Midmar Castle is a 16th-century castle in Aberdeenshire, Scotland, located 12 km west of Westhill and 3.5 km west of Echt. The castle was built for George Gordon of Midmar and Abergeldie between 1565 and 1575, and was constructed by the stonemason and architect George Bell. The castle is protected as a category A listed building.

==History==
The present structure was erected on the site of an earlier tower, destroyed by forces loyal to Mary, Queen of Scots, during her punitive expedition against the Earl of Huntly in 1562. This expedition culminated in the Battle of Corrichie at which George Gordon of Midmar fought. He was subsequently deprived of his lands, though they were restored in 1565, after which he employed George Bell to build a new castle. In 1594 the castle was attacked after the Battle of Glenlivet.

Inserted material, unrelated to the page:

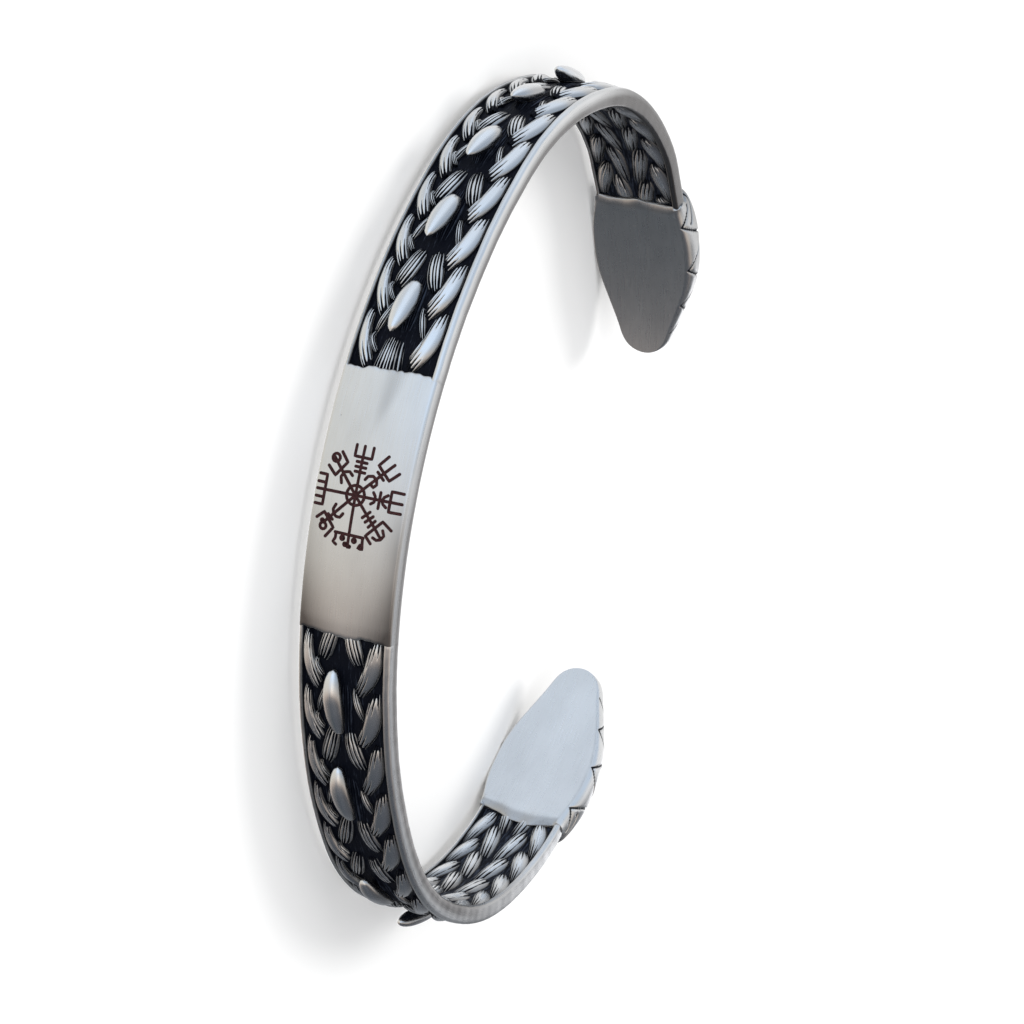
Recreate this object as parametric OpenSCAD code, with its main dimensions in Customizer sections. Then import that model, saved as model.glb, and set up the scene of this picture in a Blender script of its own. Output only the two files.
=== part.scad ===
// Viking arm ring: an open cast cuff with braided stretches, a plain plaque and two snake heads.
// It lies on its side: the ring axis is +Z, the plaque faces -Y and the opening faces +Y.

/* [Ring] */
// Outside width across the wrist, mm
body_w = 68; // [62:1:76]
// Outside depth of the oval the ring follows, mm
body_d = 55; // [50:1:58]
// Corner radius at the two sides as a share of half the depth
side_share = 0.836; // [0.76:0.01:0.88]
// Width of the band along the ring axis, mm
band_h = 7.6; // [6.5:0.1:9.5]
// Thickness of the band at its rails, mm
wall_t = 1.6; // [1.4:0.1:2.4]
// Rounding of the rim edges, mm
edge_r = 0.25; // [0.15:0.05:0.35]

/* [Plaque] */
// Length of the plain plaque on the -X side of the middle, mm
plaque_left = 11.3; // [9:0.1:13]
// Length of the plain plaque on the +X side of the middle, mm
plaque_right = 8.4; // [7:0.1:11]

/* [Braid] */
// Width of the plain rail along each rim, mm
rail_w = 0.55; // [0.45:0.05:0.8]
// Depth of the groove floor below the outer rail face, mm
outer_dip = 0.5; // [0.3:0.05:0.55]
// Depth of the groove floor below the inner rail face, mm
inner_dip = 0.4; // [0.25:0.05:0.5]
// How far the outer braid stands above the outer rail face, mm
outer_rise = 0.12; // [0:0.02:0.3]
// Number of lobes along each braided stretch
lobes = 14; // [10:1:14]
// Braided length on the -X side of the ring, mm
braid_left = 56.6; // [50:0.1:60]
// Braided length on the +X side of the ring, mm
braid_right = 55; // [50:0.1:60]

/* [Beads] */
// Length of one bead, mm
bead_l = 4.4; // [3.6:0.1:5]
// Width of one bead, mm
bead_w = 1.7; // [1.3:0.1:2.1]
// Height of a bead above the outer rail face, mm
bead_h = 0.95; // [0.6:0.05:1.3]
// Slope of a bead down to its thin end, degrees
bead_tilt = 12; // [9:1:15]
// Offset of the beads from the middle of the band, mm
bead_z = -0.3; // [-0.6:0.1:0.6]

/* [Heads] */
// Length of one snake head, mm
head_l = 15.7; // [13:0.1:17]
// Greatest width of one head, mm
head_w = 9.2; // [8.6:0.1:10.5]
// Greatest thickness of one head, mm
head_t = 3.5; // [2.8:0.1:4.2]
// Overhang of the head over the braid at its base, mm
head_lip = 1.1; // [0.5:0.1:1.6]

/* [Hidden] */
$fn = 48;

// Planform: four tangent arcs, symmetric about X and Y.
half_w = body_w / 2;
half_d = body_d / 2;
side_r = half_d * side_share;
side_c = half_w - side_r;
end_c = (side_c * side_c - pow(half_d - side_r, 2)) / (2 * (half_d - side_r));
end_r = half_d + end_c;
turn = atan2(side_c, end_c);
mid_z = head_w / 2;
deg = 180 / PI;
arc_end = end_r * turn / deg;
arc_side = side_r * (180 - 2 * turn) / deg;

// Distance along the outer face, from the front, to the direction the face looks in, degrees from -Y.
function look(s) = let (a = abs(s), g = s < 0 ? -1 : 1)
    g * (a <= arc_end ? a / end_r * deg
        : a <= arc_end + arc_side ? turn + (a - arc_end) / side_r * deg
        : 180 - turn + (a - arc_end - arc_side) / end_r * deg);
function arc_x(f) = abs(f) > turn && abs(f) < 180 - turn ? (f < 0 ? -side_c : side_c) : 0;
function arc_y(f) = abs(f) <= turn ? end_c : abs(f) >= 180 - turn ? -end_c : 0;
function arc_r(f) = abs(f) > turn && abs(f) < 180 - turn ? side_r : end_r;
// Point at distance s along the ring, off above the outer face, z from the middle of the band.
function at(s, off, z) = let (f = look(s), r = arc_r(f) + off)
    [arc_x(f) + r * sin(f), arc_y(f) - r * cos(f), mid_z + z];

arcs = [
    [-180, turn - 180, 0, -end_c, end_r],
    [turn - 180, -turn, -side_c, 0, side_r],
    [-turn, turn, 0, end_c, end_r],
    [turn, 180 - turn, side_c, 0, side_r],
    [180 - turn, 180, 0, -end_c, end_r]];

// Sweeps a profile along the ring from s0 to s1; the profile has x from -wall_t to 0 and y across the band.
module along(s0, s1) {
    for (a = arcs) {
        f0 = max(look(s0), a[0]);
        f1 = min(look(s1), a[1]);
        if (f1 - f0 > 0.01)
            translate([a[2], a[3], mid_z])
            rotate([0, 0, f0 - 90])
            rotate_extrude(angle = f1 - f0)
            translate([a[4], 0])
            children();
    }
}

// One rim edge strip with rounded outer corners; side is 1 or -1.
module rim(w, side) {
    translate([-wall_t, side > 0 ? band_h / 2 - w : -band_h / 2 + edge_r])
        square([wall_t, w - edge_r]);
    translate([edge_r - wall_t, side > 0 ? band_h / 2 - w : -band_h / 2])
        square([wall_t - 2 * edge_r, w]);
    for (x = [-edge_r, edge_r - wall_t])
        translate([x, side * (band_h / 2 - edge_r)])
        circle(r = edge_r);
}

module plaque() {
    along(-plaque_left, plaque_right) {
        rim(band_h / 2, 1);
        rim(band_h / 2, -1);
    }
}

// Braid relief as height shares; v counts lobes along the ring, y is the distance from the middle line.
function bump(d) = abs(d) < 1 ? sqrt(1 - d * d) : 0;
function ramp(x, a, b) = min(1, max(0, (x - a) / (b - a)));
function lobe(t, y) = t < 0 || t > 1 ? 0
    : (0.35 + 0.65 * ramp(t, 0, 0.3)) * (1 - 0.55 * ramp(t, 0.8, 1))
        * bump((y - (0.66 + 0.16 * sin(150 * t + 30) - 0.34 * t * t)) / (0.215 - 0.07 * t));
function strand(t, y) = t < 0 || t > 1 ? 0
    : 0.72 * (0.5 + 0.5 * ramp(t, 0, 0.4)) * bump((y - (0.13 + 0.36 * t)) / 0.16);
function relief(v, y) = let (k = floor(v), u = v - k)
    max(lobe(u / 1.1, y), lobe((u + 1) / 1.1, y), strand((u - 0.25) / 0.8, y), strand((u + 0.75) / 0.8, y));

// Rows of the braid relief, as shares from the middle of the band to the foot of the rail.
foot_z = band_h / 2 - rail_w * 1.15;
rail_z = band_h / 2 - rail_w;
outer_rows = [-0.86, -0.68, -0.5, -0.25, 0, 0.25, 0.5, 0.68, 0.86];
inner_rows = [0.82, 0.6, 0.3, 0, -0.3, -0.6, -0.82];
per_lobe = 6;
// The stretches end this far inside the plaque and the heads, and stand this little inside their faces.
sink = wall_t * 0.32;
inset = edge_r * 0.12;
keep = inner_dip * 0.1;
near = wall_t * 0.015;
fade = head_lip * 1.25;

// One section of a braided stretch, as [off, z] going round from the outer face; full fills the grooves.
function section(v, h, full) = let (o = -inset, n = inset - wall_t, e = band_h / 2 - inset, w = edge_r) concat(
    [[o, w - e], [o, -rail_z], [full ? o : -outer_dip, -foot_z]],
    [for (y = outer_rows) [full ? o : -outer_dip + (outer_dip + outer_rise) * h * relief(v, abs(y)), y * foot_z]],
    [[full ? o : -outer_dip, foot_z], [o, rail_z], [o, e - w], [o - w, e], [n + w, e],
     [n, e - w], [n, rail_z], [full ? n : inner_dip - wall_t, foot_z]],
    [for (y = inner_rows) [full ? n : inner_dip - wall_t - (inner_dip - keep) * h * relief(v + 0.5, abs(y)), y * foot_z]],
    [[full ? n : inner_dip - wall_t, -foot_z], [n, -rail_z], [n, w - e], [n + w, -e], [o - w, -e]]);

// The relief runs out before the head, so that the lip of the head stands clear of it.
module braid(s0, s1, head_at, phase) {
    n = lobes * per_lobe + 2;
    pitch = (s1 - s0) / lobes;
    row_s = concat([s0 - sink], [for (i = [0:n - 2]) s0 + near + i * (s1 - s0 - 2 * near) / (n - 2)], [s1 + sink]);
    g = len(section(0, 0, true));
    pts = [for (i = [0:n]) for (q = section((row_s[i] - s0) / pitch + phase,
        ramp(abs(row_s[i] - head_at), fade, fade * 1.6), i == 0 || i == n))
        at(row_s[i], q[0], q[1])];
    c = (n + 1) * g;
    polyhedron(points = concat(pts, [at(row_s[0], -wall_t / 2, 0), at(row_s[n], -wall_t / 2, 0)]), faces = concat(
        [for (i = [0:n - 1]) for (j = [0:g - 1]) [i * g + j, i * g + (j + 1) % g, (i + 1) * g + (j + 1) % g]],
        [for (i = [0:n - 1]) for (j = [0:g - 1]) [i * g + j, (i + 1) * g + (j + 1) % g, (i + 1) * g + j]],
        [for (j = [0:g - 1]) [c, (j + 1) % g, j]],
        [for (j = [0:g - 1]) [c + 1, n * g + j, n * g + (j + 1) % g]]), convexity = 10);
}

// Bead: a teardrop turned about its long axis, knob end at the plaque; share is the place along the stretch.
bead_shape = [[0, 0], [0.035, 0.42], [0.12, 0.78], [0.26, 1], [0.42, 0.96], [0.62, 0.74], [0.82, 0.42], [1, 0]];
module bead(s, way) {
    f = look(s);
    translate(at(s - way * bead_l * 0.16, bead_h - bead_w / 2, bead_z))
    rotate([0, 0, f + way * bead_tilt])
    rotate([0, way * 90, 0])
    translate([0, 0, -bead_l * 0.34])
    rotate_extrude($fn = 24)
    polygon([for (q = bead_shape) [q[1] * bead_w / 2, q[0] * bead_l]]);
}
beads_left = [0.09, 0.232, 0.373, 0.516, 0.657, 0.8, 0.925];
beads_right = [0.104, 0.268, 0.535, 0.69, 0.845];

// Head: stations along the head as [share of length, share of width, share of thickness].
head_shape = [[0, 0.84, 0.8], [0.05, 0.865, 0.92], [0.12, 0.91, 0.98], [0.22, 0.97, 1], [0.34, 1, 1], [0.46, 0.975, 0.97],
    [0.58, 0.895, 0.92], [0.7, 0.765, 0.84], [0.8, 0.63, 0.76], [0.88, 0.51, 0.68], [0.94, 0.39, 0.6], [0.98, 0.26, 0.52],
    [1, 0.13, 0.42]];
head_n = 20;
function sgn_pow(x, p) = (x < 0 ? -1 : 1) * pow(abs(x), p);
module head(s0, way) {
    n = len(head_shape) - 1;
    m = head_n + 2;
    // Section points: the two inner corners, then over the domed outer side.
    sec = concat([[-1, 0.02]], [for (j = [0:head_n]) let (a = 180 - 180 * j / head_n)
        [sgn_pow(cos(a), 0.55), 0.08 + 0.92 * pow(sin(a), 0.75)]], [[1, 0.02]]);
    pts = [for (i = [0:n]) let (q = head_shape[i]) for (e = sec)
        let (back = head_lip * pow(1 - q[0], 6) * sin(min(1, max(0, (e[1] * head_t * q[2] - wall_t) / (head_t - wall_t))) * 120))
        at(s0 + way * (head_l * q[0] - back), e[1] * head_t * q[2] - wall_t - 0.3 * inner_dip, e[0] * q[1] * head_w / 2)];
    g = len(sec);
    tip = at(s0 + way * head_l * 1.006, head_t * 0.2 - wall_t, 0);
    root = at(s0 + way * sink / 2, -wall_t / 2, 0);
    c = (n + 1) * g;
    side = [for (i = [0:n - 1]) for (j = [0:g - 1]) let (k = (j + 1) % g)
        each [[i * g + j, i * g + k, (i + 1) * g + k], [i * g + j, (i + 1) * g + k, (i + 1) * g + j]]];
    ends = [for (j = [0:g - 1]) let (k = (j + 1) % g) each [[c + 1, k, j], [c, n * g + j, n * g + k]]];
    all = concat(side, ends);
    polyhedron(points = concat(pts, [tip, root]),
        faces = [for (t = all) way < 0 ? [t[2], t[1], t[0]] : t], convexity = 6);
}

left_end = plaque_left + braid_left;
right_end = plaque_right + braid_right;

module cuff() {
    color([0.72, 0.73, 0.75]) {
        plaque();
        braid(-left_end, -plaque_left, -left_end, 0.3);
        braid(plaque_right, right_end, right_end, 0.1);
        for (q = beads_left) bead(-plaque_left - q * braid_left, -1);
        for (q = beads_right) bead(plaque_right + q * braid_right, 1);
        head(-left_end, -1);
        head(right_end, 1);
    }
}

cuff();
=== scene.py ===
"""Viking arm ring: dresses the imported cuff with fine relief, engraving and finishes."""
import math

import bpy
import numpy as np
from mathutils import Matrix, Vector


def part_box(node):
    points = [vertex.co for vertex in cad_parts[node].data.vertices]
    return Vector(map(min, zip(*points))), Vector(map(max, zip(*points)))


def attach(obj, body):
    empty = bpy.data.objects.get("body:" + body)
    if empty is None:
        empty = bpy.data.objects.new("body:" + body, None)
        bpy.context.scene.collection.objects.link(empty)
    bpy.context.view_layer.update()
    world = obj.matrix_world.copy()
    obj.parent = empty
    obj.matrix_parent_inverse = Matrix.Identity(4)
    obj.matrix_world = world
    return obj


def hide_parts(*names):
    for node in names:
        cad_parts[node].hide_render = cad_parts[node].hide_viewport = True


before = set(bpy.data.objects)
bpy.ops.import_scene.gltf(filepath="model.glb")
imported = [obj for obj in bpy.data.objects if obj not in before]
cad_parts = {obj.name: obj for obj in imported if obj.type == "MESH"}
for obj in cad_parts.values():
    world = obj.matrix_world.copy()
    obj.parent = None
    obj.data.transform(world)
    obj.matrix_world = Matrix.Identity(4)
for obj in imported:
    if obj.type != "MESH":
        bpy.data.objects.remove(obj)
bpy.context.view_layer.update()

bl_info = {
    "name": "Viking arm ring",
    "version": (1, 0, 0),
    "blender": (4, 5, 0),
    "location": "View3D > Sidebar > Arm ring",
    "description": "Builds a braided open cuff with snake heads, piece by piece",
    "category": "Add Mesh",
}

MM = 0.001
# The heads are as wide as the solid is high.
CUFF_LOW, CUFF_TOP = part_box("cuff")
CUFF_HIGH = (CUFF_TOP[2] - CUFF_LOW[2]) / MM


# Sizes and colours that a user would change

def length(name, text, value):
    """A size in millimetres."""
    return bpy.props.FloatProperty(name=name, description=text, default=value, unit="NONE")


def angle(name, text, degrees):
    """An angle, given in degrees and held in radians."""
    return bpy.props.FloatProperty(
        name=name, description=text, default=math.radians(degrees), subtype="ANGLE")


def factor(name, text, value):
    """A plain share or scale."""
    return bpy.props.FloatProperty(
        name=name, description=text, default=value, subtype="FACTOR", min=0, max=2)


def tint(name, text, value):
    """A surface colour."""
    return bpy.props.FloatVectorProperty(
        name=name, description=text, default=value, size=3, subtype="COLOR", min=0, max=1)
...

Alexander Grant purchased Midmar in 1728 and renamed it Grantsfield. From 1730 the castle was remodelled inside and outside, and most of the present interiors date from this time. Repairs were carried out in 1840. From 1842 until 1977 the castle was uninhabited, though maintained, preserving the 18th-century rooms. Restoration began in 1977 and the castle has been a private residence since. It was sold in July 2011 to Tom Cross, former chief executive of Dana Petroleum, for £2.8 million.

The 16th- or 17th-century walled garden, with bee boles in the walls, is also a category A listed building, along with the 18th-century sundial.